Now, the Toeplitz matrix is interesting, however. Like the PermutationMatrix, its special structure allows for much more efficient storage and algoritms. One can solve an invertible Toeplitz matrix in only O(n²) operations, and it can be stored in only O(n) memory. Moreover, we wouldn't really need to implement binary operators (I think? Does one often multiply by a Toeplitz matrix? I think not. And in any case it can be converted to Matrix for those purpose, although it is not optimal), so it wouldn't have to be very invasive to implement.

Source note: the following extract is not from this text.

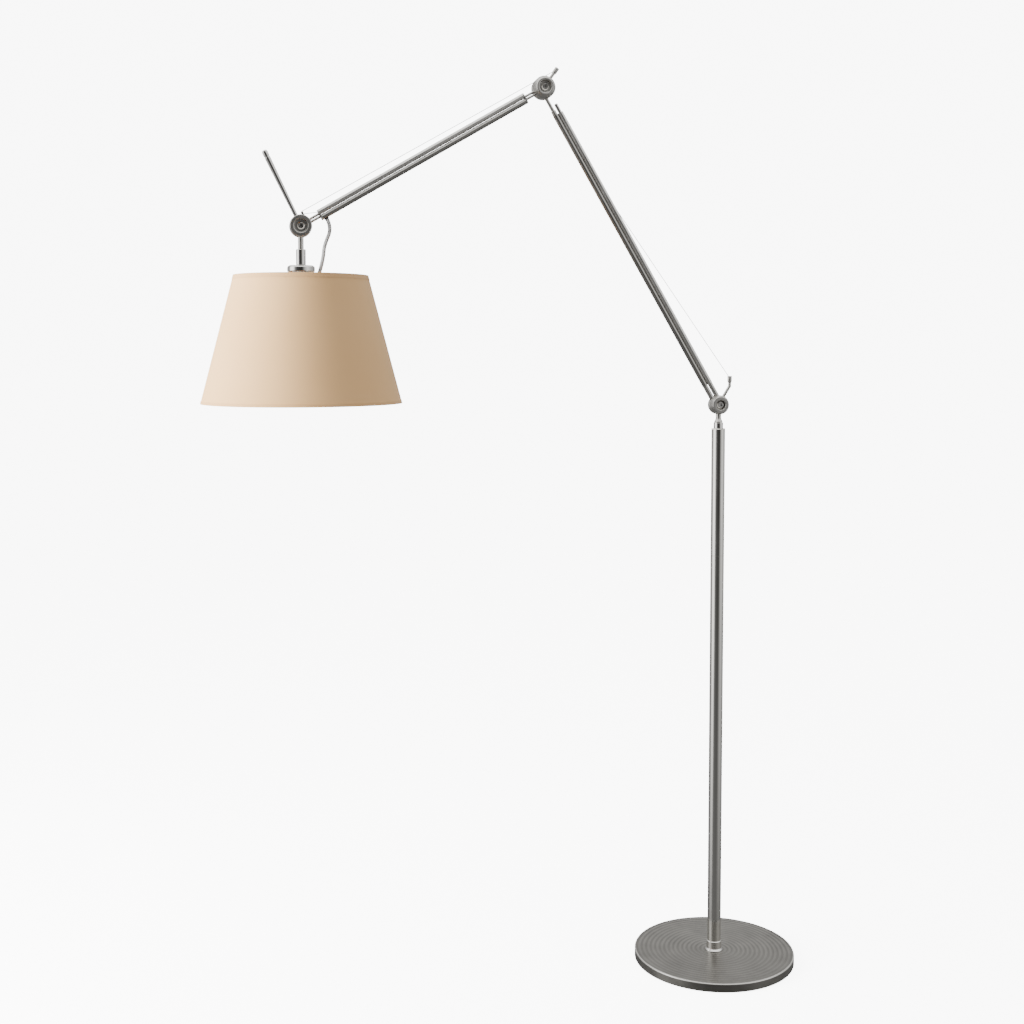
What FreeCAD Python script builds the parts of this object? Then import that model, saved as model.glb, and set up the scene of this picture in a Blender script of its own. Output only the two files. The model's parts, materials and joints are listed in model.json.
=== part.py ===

Finally, I just want to say that while I think custom storage for e.g. triangular, symmetric and other types of matrices is too much work to be worth it, a more enticing approach is the concept of special matrix "wrappers" through which one could access special APIs for special matrices. We've discussed this before in various different issues. As an example, one could imagine this (purely imaginary, not sure if it would work out this way):

let x = matrix![ 1.0, 0.0, 0.0;
                 2.0, 1.0, 0.0;
                 1.0, 2.0, 3.0];

// Wrapper verifies that the matrix satisfies the lower triangular constraint
let lower_triangular = LowerTriangular::from_matrix(x).expect("Matrix is lower triangular");
// Wrapper makes no verification
let lower_triangular = LowerTriangular::from_matrix_unchecked(x);
// Wrapper verifies using an element-wise tolerance rather than exactly zero
let lower_triangular = LowerTriangular::from_matrix_with_tol(x, 1e-12)
                                      .expect("Matrix is lower triangular to given precision");

// Once obtained, one can efficiently solve the triangular system
let y = lower_triangular.solve(Vector::zeros(3))
                                    .expect("Triangular system is invertible.")

// Or compute the determinant
let det = lower_triangular.det();

A major benefit of such an approach, is that it allows us to check that the constraint is satisfied exactly once, and then solve many such systems without risk of the constraint breaking between different calls to solve.